## [Aim of the exercise]
Copy every line from the material below that holds "axes".

## [Data provided]
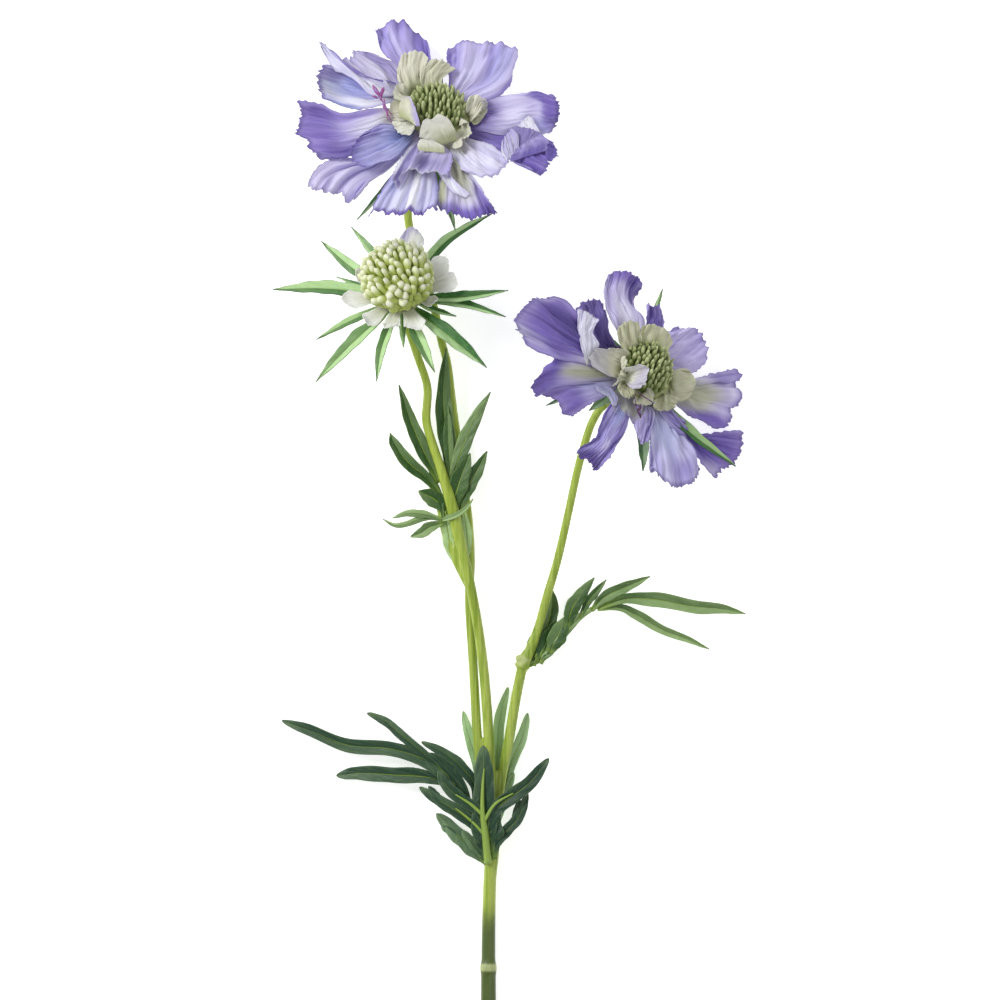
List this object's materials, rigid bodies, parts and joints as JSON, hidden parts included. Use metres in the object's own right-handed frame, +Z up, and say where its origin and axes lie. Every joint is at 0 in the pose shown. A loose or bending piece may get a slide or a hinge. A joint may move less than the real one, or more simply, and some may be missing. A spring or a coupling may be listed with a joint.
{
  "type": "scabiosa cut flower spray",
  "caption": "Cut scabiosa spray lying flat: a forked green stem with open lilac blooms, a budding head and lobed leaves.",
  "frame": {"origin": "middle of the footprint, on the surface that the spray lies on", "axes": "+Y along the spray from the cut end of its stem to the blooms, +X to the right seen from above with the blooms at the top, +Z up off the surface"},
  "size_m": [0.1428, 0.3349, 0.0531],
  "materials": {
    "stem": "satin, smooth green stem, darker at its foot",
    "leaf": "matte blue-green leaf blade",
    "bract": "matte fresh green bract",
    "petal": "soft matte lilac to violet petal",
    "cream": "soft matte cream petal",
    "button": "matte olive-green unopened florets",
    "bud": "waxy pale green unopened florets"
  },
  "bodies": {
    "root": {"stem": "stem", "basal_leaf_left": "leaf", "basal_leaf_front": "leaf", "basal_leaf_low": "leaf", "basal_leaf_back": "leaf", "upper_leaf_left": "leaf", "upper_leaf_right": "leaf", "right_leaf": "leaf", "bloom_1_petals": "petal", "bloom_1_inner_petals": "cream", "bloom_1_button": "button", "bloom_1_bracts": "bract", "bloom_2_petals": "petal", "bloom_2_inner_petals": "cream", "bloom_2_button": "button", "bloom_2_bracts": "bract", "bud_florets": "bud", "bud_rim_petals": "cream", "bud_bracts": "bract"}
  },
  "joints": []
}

## [Exercise answer]
List this object's materials, rigid bodies, parts and joints as JSON, hidden parts included. Use metres in the object's own right-handed frame, +Z up, and say where its origin and axes lie. Every joint is at 0 in the pose shown. A loose or bending piece may get a slide or a hinge. A joint may move less than the real one, or more simply, and some may be missing. A spring or a coupling may be listed with a joint.
  "frame": {"origin": "middle of the footprint, on the surface that the spray lies on", "axes": "+Y along the spray from the cut end of its stem to the blooms, +X to the right seen from above with the blooms at the top, +Z up off the surface"},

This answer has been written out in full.